> [Task brief]: Reproduce the following material exactly, including every line.

> [Recorded data]:
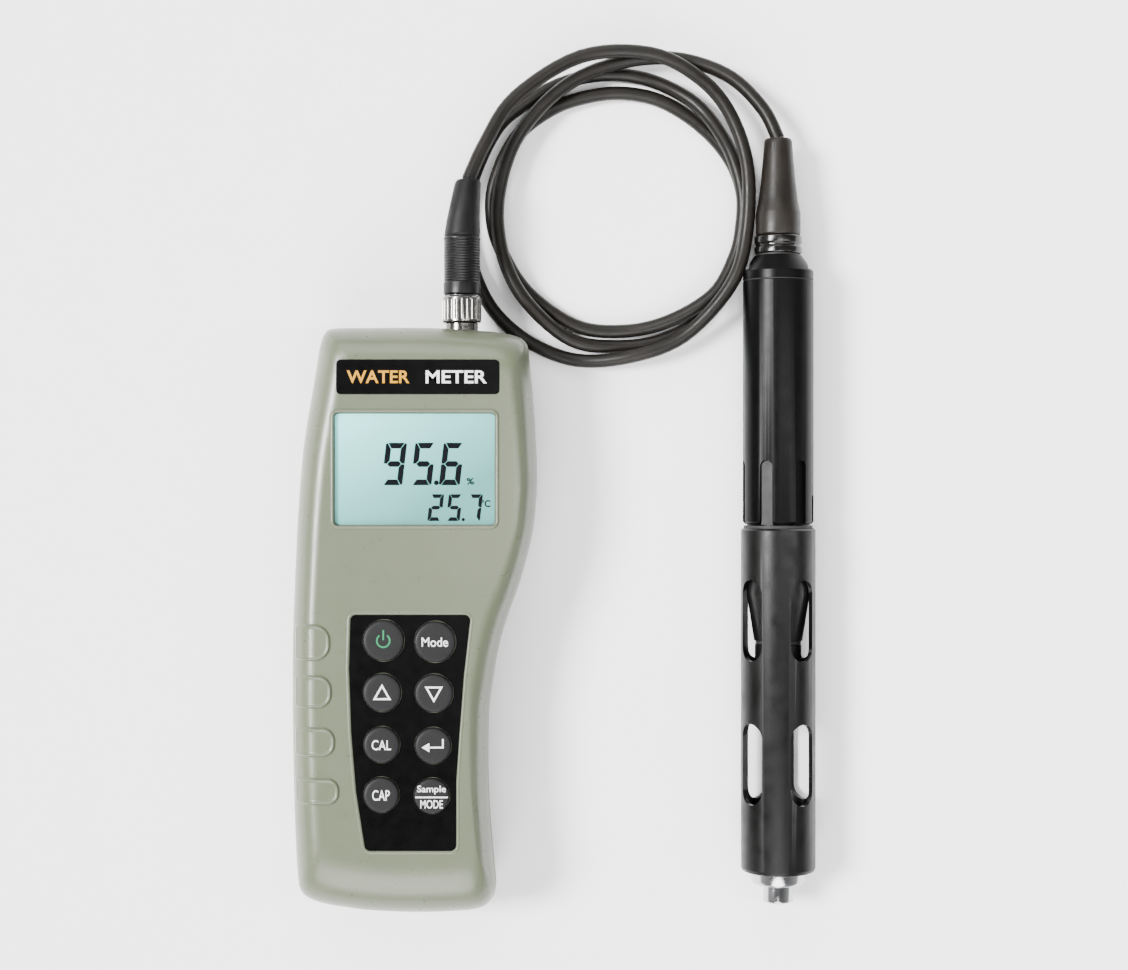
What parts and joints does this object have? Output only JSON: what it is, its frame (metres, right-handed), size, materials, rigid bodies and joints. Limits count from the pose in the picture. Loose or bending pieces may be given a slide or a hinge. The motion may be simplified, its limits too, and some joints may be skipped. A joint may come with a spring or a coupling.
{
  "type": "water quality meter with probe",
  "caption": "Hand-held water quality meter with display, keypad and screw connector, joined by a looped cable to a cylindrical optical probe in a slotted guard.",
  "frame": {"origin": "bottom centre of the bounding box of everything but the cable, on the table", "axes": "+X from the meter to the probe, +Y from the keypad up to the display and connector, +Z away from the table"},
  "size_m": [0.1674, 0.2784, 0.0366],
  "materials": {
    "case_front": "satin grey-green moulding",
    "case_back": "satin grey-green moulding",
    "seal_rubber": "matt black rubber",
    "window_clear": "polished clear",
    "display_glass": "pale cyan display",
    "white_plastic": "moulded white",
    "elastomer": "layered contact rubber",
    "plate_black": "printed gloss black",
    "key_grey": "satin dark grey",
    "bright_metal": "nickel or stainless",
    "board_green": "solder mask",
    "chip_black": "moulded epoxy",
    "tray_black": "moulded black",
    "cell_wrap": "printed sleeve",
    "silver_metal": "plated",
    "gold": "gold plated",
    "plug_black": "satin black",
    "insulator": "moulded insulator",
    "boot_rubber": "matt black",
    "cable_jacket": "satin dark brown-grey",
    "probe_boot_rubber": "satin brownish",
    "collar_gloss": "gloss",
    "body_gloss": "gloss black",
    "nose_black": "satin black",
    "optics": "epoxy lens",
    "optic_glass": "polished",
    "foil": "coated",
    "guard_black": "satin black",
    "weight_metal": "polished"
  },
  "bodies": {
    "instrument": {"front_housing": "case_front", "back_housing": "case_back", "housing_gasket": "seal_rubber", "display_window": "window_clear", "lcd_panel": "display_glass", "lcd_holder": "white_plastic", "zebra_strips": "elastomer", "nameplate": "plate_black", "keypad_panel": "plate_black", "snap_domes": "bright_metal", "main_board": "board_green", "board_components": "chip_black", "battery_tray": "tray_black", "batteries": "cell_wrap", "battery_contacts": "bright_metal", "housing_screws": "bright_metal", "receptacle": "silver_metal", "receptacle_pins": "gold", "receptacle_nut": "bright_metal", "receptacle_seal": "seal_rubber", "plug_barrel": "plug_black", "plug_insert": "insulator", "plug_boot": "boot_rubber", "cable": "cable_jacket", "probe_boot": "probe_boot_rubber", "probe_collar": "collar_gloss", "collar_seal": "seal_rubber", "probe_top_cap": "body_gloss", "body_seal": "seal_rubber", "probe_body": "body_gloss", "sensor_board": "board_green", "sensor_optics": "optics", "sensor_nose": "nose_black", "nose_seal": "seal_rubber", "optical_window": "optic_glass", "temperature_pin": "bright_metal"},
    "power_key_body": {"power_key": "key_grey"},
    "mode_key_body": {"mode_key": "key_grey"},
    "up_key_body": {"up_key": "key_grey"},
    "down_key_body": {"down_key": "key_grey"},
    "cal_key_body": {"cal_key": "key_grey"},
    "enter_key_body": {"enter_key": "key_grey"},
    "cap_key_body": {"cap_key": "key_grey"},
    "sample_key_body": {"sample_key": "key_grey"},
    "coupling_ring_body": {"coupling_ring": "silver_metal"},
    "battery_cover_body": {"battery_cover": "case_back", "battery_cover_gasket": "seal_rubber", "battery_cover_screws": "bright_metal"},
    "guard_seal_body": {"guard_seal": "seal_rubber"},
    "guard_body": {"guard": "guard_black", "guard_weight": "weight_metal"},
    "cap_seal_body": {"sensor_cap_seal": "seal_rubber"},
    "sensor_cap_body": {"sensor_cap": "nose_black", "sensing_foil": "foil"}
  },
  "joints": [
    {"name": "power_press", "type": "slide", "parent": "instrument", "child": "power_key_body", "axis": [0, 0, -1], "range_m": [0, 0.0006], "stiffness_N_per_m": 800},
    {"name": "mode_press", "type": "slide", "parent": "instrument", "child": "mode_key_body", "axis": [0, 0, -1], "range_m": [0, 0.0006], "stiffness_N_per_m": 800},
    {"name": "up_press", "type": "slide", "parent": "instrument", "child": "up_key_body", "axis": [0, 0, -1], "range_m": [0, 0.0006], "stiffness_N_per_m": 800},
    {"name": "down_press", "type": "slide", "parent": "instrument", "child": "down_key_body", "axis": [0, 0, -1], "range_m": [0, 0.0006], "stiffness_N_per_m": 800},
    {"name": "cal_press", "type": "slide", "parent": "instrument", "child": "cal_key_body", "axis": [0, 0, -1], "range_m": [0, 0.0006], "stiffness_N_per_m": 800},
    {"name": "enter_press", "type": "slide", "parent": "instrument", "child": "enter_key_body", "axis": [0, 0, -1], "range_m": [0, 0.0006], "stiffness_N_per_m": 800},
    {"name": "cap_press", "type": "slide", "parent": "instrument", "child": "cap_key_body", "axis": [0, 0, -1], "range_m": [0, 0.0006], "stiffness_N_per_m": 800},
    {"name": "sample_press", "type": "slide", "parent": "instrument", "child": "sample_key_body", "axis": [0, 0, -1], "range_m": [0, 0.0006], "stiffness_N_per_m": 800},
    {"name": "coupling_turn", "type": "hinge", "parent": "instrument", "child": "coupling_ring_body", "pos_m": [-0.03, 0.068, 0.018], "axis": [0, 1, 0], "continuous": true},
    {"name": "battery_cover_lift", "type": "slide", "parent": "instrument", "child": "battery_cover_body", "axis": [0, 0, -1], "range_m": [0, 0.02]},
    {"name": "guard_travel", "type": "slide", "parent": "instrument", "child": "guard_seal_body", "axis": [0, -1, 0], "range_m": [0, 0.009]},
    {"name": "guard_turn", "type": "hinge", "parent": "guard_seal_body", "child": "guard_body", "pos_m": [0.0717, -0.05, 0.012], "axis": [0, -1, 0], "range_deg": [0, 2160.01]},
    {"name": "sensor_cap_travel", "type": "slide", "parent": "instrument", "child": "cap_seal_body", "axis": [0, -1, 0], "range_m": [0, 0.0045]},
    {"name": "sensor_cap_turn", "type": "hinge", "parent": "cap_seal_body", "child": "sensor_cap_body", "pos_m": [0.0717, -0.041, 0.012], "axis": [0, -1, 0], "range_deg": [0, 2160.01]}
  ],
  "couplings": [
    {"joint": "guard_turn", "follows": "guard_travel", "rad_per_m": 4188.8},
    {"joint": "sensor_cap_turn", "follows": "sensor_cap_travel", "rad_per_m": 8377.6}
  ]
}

> [Exercise output]:
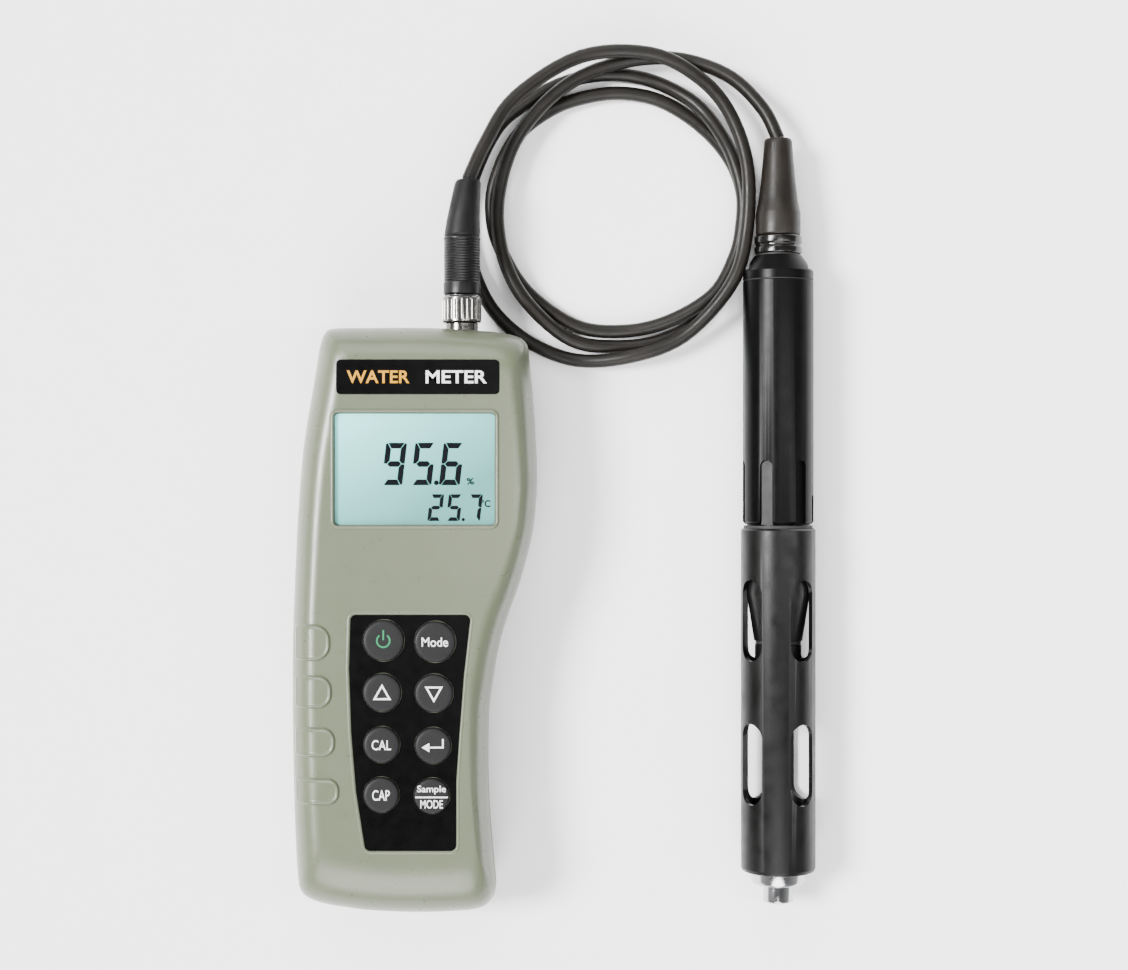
What parts and joints does this object have? Output only JSON: what it is, its frame (metres, right-handed), size, materials, rigid bodies and joints. Limits count from the pose in the picture. Loose or bending pieces may be given a slide or a hinge. The motion may be simplified, its limits too, and some joints may be skipped. A joint may come with a spring or a coupling.
{
  "type": "water quality meter with probe",
  "caption": "Hand-held water quality meter with display, keypad and screw connector, joined by a looped cable to a cylindrical optical probe in a slotted guard.",
  "frame": {"origin": "bottom centre of the bounding box of everything but the cable, on the table", "axes": "+X from the meter to the probe, +Y from the keypad up to the display and connector, +Z away from the table"},
  "size_m": [0.1674, 0.2784, 0.0366],
  "materials": {
    "case_front": "satin grey-green moulding",
    "case_back": "satin grey-green moulding",
    "seal_rubber": "matt black rubber",
    "window_clear": "polished clear",
    "display_glass": "pale cyan display",
    "white_plastic": "moulded white",
    "elastomer": "layered contact rubber",
    "plate_black": "printed gloss black",
    "key_grey": "satin dark grey",
    "bright_metal": "nickel or stainless",
    "board_green": "solder mask",
    "chip_black": "moulded epoxy",
    "tray_black": "moulded black",
    "cell_wrap": "printed sleeve",
    "silver_metal": "plated",
    "gold": "gold plated",
    "plug_black": "satin black",
    "insulator": "moulded insulator",
    "boot_rubber": "matt black",
    "cable_jacket": "satin dark brown-grey",
    "probe_boot_rubber": "satin brownish",
    "collar_gloss": "gloss",
    "body_gloss": "gloss black",
    "nose_black": "satin black",
    "optics": "epoxy lens",
    "optic_glass": "polished",
    "foil": "coated",
    "guard_black": "satin black",
    "weight_metal": "polished"
  },
  "bodies": {
    "instrument": {"front_housing": "case_front", "back_housing": "case_back", "housing_gasket": "seal_rubber", "display_window": "window_clear", "lcd_panel": "display_glass", "lcd_holder": "white_plastic", "zebra_strips": "elastomer", "nameplate": "plate_black", "keypad_panel": "plate_black", "snap_domes": "bright_metal", "main_board": "board_green", "board_components": "chip_black", "battery_tray": "tray_black", "batteries": "cell_wrap", "battery_contacts": "bright_metal", "housing_screws": "bright_metal", "receptacle": "silver_metal", "receptacle_pins": "gold", "receptacle_nut": "bright_metal", "receptacle_seal": "seal_rubber", "plug_barrel": "plug_black", "plug_insert": "insulator", "plug_boot": "boot_rubber", "cable": "cable_jacket", "probe_boot": "probe_boot_rubber", "probe_collar": "collar_gloss", "collar_seal": "seal_rubber", "probe_top_cap": "body_gloss", "body_seal": "seal_rubber", "probe_body": "body_gloss", "sensor_board": "board_green", "sensor_optics": "optics", "sensor_nose": "nose_black", "nose_seal": "seal_rubber", "optical_window": "optic_glass", "temperature_pin": "bright_metal"},
    "power_key_body": {"power_key": "key_grey"},
    "mode_key_body": {"mode_key": "key_grey"},
    "up_key_body": {"up_key": "key_grey"},
    "down_key_body": {"down_key": "key_grey"},
    "cal_key_body": {"cal_key": "key_grey"},
    "enter_key_body": {"enter_key": "key_grey"},
    "cap_key_body": {"cap_key": "key_grey"},
    "sample_key_body": {"sample_key": "key_grey"},
    "coupling_ring_body": {"coupling_ring": "silver_metal"},
    "battery_cover_body": {"battery_cover": "case_back", "battery_cover_gasket": "seal_rubber", "battery_cover_screws": "bright_metal"},
    "guard_seal_body": {"guard_seal": "seal_rubber"},
    "guard_body": {"guard": "guard_black", "guard_weight": "weight_metal"},
    "cap_seal_body": {"sensor_cap_seal": "seal_rubber"},
    "sensor_cap_body": {"sensor_cap": "nose_black", "sensing_foil": "foil"}
  },
  "joints": [
    {"name": "power_press", "type": "slide", "parent": "instrument", "child": "power_key_body", "axis": [0, 0, -1], "range_m": [0, 0.0006], "stiffness_N_per_m": 800},
    {"name": "mode_press", "type": "slide", "parent": "instrument", "child": "mode_key_body", "axis": [0, 0, -1], "range_m": [0, 0.0006], "stiffness_N_per_m": 800},
    {"name": "up_press", "type": "slide", "parent": "instrument", "child": "up_key_body", "axis": [0, 0, -1], "range_m": [0, 0.0006], "stiffness_N_per_m": 800},
    {"name": "down_press", "type": "slide", "parent": "instrument", "child": "down_key_body", "axis": [0, 0, -1], "range_m": [0, 0.0006], "stiffness_N_per_m": 800},
    {"name": "cal_press", "type": "slide", "parent": "instrument", "child": "cal_key_body", "axis": [0, 0, -1], "range_m": [0, 0.0006], "stiffness_N_per_m": 800},
    {"name": "enter_press", "type": "slide", "parent": "instrument", "child": "enter_key_body", "axis": [0, 0, -1], "range_m": [0, 0.0006], "stiffness_N_per_m": 800},
    {"name": "cap_press", "type": "slide", "parent": "instrument", "child": "cap_key_body", "axis": [0, 0, -1], "range_m": [0, 0.0006], "stiffness_N_per_m": 800},
    {"name": "sample_press", "type": "slide", "parent": "instrument", "child": "sample_key_body", "axis": [0, 0, -1], "range_m": [0, 0.0006], "stiffness_N_per_m": 800},
    {"name": "coupling_turn", "type": "hinge", "parent": "instrument", "child": "coupling_ring_body", "pos_m": [-0.03, 0.068, 0.018], "axis": [0, 1, 0], "continuous": true},
    {"name": "battery_cover_lift", "type": "slide", "parent": "instrument", "child": "battery_cover_body", "axis": [0, 0, -1], "range_m": [0, 0.02]},
    {"name": "guard_travel", "type": "slide", "parent": "instrument", "child": "guard_seal_body", "axis": [0, -1, 0], "range_m": [0, 0.009]},
    {"name": "guard_turn", "type": "hinge", "parent": "guard_seal_body", "child": "guard_body", "pos_m": [0.0717, -0.05, 0.012], "axis": [0, -1, 0], "range_deg": [0, 2160.01]},
    {"name": "sensor_cap_travel", "type": "slide", "parent": "instrument", "child": "cap_seal_body", "axis": [0, -1, 0], "range_m": [0, 0.0045]},
    {"name": "sensor_cap_turn", "type": "hinge", "parent": "cap_seal_body", "child": "sensor_cap_body", "pos_m": [0.0717, -0.041, 0.012], "axis": [0, -1, 0], "range_deg": [0, 2160.01]}
  ],
  "couplings": [
    {"joint": "guard_turn", "follows": "guard_travel", "rad_per_m": 4188.8},
    {"joint": "sensor_cap_turn", "follows": "sensor_cap_travel", "rad_per_m": 8377.6}
  ]
}